▶ [Directions]: Find every line in the records that holds the string "rigid". Copy each one.

▶ [Records supplied]:
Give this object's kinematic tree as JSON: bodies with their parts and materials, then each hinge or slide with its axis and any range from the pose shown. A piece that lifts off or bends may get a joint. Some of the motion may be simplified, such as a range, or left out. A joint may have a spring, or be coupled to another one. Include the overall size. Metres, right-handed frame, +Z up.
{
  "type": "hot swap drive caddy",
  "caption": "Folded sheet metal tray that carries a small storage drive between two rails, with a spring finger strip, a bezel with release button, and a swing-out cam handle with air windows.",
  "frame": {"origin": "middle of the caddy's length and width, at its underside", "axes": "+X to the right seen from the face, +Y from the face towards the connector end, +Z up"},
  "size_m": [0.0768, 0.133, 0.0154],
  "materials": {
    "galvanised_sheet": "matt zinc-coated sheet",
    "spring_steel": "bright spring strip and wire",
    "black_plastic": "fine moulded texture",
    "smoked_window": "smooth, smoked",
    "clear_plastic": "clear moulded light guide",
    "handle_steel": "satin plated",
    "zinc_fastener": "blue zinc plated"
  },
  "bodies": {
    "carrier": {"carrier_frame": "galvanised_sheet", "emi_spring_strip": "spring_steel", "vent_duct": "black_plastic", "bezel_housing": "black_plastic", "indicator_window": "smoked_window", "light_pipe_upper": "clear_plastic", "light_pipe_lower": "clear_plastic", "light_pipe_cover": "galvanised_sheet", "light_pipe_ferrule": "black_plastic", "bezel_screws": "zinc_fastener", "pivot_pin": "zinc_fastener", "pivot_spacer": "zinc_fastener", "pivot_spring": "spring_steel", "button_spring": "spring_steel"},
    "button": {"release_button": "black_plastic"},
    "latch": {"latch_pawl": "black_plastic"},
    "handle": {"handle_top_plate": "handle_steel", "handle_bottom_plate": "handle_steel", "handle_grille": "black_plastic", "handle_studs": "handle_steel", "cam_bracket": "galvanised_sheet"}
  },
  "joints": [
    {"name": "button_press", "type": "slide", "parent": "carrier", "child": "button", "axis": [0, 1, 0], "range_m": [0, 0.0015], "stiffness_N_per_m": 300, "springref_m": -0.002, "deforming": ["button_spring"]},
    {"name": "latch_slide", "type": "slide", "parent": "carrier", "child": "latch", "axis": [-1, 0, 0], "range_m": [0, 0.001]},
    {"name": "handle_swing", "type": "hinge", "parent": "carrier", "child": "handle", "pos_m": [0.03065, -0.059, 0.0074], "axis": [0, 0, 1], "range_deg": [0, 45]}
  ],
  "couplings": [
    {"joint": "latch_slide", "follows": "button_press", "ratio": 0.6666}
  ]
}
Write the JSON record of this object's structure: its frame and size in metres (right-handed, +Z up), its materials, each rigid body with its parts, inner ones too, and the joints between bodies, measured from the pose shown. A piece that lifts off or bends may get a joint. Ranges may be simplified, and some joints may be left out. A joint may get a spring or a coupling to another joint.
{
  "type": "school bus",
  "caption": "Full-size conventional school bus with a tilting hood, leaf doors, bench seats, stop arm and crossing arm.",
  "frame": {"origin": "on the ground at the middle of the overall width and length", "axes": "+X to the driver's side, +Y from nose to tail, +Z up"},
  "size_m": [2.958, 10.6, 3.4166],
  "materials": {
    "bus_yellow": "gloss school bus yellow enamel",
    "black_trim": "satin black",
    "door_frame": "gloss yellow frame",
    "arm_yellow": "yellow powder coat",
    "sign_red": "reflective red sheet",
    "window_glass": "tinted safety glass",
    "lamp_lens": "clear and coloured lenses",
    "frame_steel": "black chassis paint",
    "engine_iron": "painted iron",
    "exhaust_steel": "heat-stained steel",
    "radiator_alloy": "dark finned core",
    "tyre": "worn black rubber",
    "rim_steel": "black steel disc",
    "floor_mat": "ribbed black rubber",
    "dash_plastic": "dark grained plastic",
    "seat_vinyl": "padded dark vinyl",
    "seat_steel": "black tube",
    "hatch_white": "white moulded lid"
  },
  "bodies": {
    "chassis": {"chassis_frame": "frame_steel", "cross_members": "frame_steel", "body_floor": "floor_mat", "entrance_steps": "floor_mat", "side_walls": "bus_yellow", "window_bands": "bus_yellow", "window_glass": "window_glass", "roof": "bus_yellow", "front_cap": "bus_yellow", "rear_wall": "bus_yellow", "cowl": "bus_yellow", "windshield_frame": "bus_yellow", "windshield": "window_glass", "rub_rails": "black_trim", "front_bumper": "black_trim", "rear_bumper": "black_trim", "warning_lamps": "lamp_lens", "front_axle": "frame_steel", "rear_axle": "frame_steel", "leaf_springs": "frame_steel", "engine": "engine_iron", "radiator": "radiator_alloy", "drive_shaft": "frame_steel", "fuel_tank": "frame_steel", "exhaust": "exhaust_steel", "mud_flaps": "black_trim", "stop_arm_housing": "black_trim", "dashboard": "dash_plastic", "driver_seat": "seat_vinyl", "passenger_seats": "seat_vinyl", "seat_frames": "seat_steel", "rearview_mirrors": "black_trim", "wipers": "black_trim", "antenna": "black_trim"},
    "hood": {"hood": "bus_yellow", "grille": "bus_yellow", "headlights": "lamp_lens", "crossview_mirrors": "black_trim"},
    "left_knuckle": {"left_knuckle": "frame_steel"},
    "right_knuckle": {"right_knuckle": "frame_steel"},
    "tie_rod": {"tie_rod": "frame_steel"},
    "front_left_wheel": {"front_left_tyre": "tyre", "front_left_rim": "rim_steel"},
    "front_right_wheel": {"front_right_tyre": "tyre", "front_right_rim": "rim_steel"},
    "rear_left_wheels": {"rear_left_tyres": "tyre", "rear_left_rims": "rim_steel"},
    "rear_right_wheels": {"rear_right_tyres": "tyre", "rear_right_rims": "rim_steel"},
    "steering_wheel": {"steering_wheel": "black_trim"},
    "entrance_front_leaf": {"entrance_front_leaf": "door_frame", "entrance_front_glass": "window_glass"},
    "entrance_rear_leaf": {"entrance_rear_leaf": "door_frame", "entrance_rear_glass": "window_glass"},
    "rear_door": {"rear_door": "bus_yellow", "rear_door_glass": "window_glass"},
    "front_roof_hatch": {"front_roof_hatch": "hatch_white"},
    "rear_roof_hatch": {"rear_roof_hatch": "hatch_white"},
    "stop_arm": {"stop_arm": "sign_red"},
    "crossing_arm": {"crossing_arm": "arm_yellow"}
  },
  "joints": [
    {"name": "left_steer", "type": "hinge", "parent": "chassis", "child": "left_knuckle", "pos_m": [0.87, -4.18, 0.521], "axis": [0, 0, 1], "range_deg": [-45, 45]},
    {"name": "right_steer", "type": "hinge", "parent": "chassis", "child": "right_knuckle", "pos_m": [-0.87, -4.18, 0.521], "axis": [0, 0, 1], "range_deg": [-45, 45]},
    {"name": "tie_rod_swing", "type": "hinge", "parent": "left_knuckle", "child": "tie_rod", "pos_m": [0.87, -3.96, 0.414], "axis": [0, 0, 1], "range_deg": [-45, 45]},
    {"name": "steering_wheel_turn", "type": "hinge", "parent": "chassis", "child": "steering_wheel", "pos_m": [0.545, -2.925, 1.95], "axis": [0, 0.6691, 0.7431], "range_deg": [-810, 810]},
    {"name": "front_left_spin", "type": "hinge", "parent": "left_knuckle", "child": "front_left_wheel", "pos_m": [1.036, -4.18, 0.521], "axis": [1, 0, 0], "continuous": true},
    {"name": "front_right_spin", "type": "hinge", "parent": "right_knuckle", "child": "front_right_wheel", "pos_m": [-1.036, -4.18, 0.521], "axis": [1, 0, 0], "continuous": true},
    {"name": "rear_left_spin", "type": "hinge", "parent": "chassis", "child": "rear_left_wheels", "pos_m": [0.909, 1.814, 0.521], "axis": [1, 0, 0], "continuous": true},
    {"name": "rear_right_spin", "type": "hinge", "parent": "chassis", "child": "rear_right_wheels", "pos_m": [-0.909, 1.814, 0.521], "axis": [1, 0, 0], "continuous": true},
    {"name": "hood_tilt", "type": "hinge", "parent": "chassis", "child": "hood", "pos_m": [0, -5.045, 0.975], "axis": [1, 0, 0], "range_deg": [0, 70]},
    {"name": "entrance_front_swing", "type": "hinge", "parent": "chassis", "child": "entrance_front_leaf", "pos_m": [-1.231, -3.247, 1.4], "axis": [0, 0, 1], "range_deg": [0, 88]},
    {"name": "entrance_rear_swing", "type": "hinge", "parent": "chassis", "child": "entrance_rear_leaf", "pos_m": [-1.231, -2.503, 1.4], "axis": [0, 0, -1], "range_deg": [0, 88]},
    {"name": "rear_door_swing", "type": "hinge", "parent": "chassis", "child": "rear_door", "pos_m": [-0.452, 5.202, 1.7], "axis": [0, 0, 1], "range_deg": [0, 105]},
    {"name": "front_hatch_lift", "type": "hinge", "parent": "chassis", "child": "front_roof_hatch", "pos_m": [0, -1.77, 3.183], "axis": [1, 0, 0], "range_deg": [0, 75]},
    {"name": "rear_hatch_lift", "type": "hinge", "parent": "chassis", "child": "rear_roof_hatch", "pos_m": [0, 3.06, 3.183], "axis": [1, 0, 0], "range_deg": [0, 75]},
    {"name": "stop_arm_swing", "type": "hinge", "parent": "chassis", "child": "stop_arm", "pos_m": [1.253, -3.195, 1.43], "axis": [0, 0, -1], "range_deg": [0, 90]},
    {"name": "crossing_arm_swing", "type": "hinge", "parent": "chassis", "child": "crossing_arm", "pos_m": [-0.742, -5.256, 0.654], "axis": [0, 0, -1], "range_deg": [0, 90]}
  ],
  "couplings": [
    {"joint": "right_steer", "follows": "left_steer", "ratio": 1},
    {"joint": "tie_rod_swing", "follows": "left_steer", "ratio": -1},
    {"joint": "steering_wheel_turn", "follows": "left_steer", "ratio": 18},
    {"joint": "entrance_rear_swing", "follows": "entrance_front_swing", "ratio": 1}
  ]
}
--
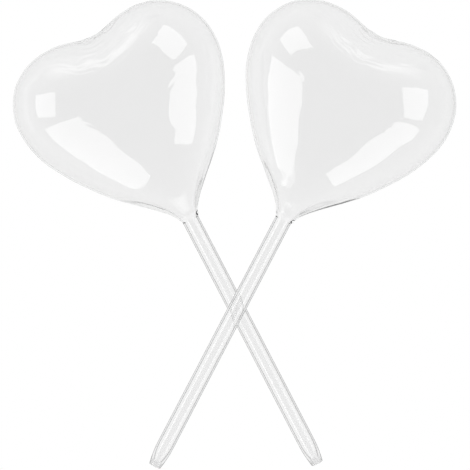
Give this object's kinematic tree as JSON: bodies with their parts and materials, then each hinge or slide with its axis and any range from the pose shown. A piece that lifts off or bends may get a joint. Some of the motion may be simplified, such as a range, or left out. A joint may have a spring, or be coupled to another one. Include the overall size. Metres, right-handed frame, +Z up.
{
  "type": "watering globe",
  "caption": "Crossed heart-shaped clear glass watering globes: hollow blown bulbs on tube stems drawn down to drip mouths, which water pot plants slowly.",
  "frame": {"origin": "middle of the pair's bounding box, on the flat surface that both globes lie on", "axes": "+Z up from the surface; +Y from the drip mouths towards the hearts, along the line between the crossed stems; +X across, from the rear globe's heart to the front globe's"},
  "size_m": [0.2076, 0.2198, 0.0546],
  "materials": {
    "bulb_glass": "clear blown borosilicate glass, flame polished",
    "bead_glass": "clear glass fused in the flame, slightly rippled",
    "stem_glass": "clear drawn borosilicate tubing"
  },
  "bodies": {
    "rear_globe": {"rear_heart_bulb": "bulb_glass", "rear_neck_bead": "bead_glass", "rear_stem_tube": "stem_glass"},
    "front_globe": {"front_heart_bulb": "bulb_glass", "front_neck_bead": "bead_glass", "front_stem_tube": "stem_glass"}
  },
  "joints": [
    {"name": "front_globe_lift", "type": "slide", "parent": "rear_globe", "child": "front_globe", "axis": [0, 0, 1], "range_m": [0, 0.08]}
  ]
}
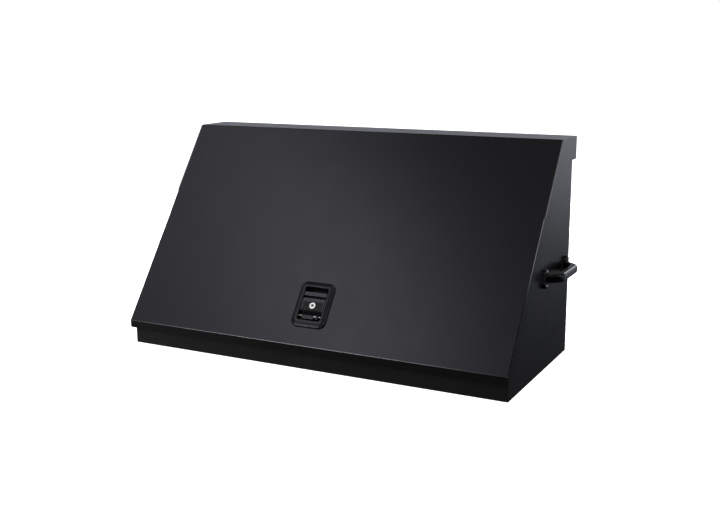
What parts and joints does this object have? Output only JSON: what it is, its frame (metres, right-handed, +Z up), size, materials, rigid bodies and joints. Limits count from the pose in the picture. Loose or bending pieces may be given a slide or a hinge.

▶ [Full output]:
Write the JSON record of this object's structure: its frame and size in metres (right-handed, +Z up), its materials, each rigid body with its parts, inner ones too, and the joints between bodies, measured from the pose shown. A piece that lifts off or bends may get a joint. Ranges may be simplified, and some joints may be left out. A joint may get a spring or a coupling to another joint.
What parts and joints does this object have? Output only JSON: what it is, its frame (metres, right-handed, +Z up), size, materials, rigid bodies and joints. Limits count from the pose in the picture. Loose or bending pieces may be given a slide or a hinge.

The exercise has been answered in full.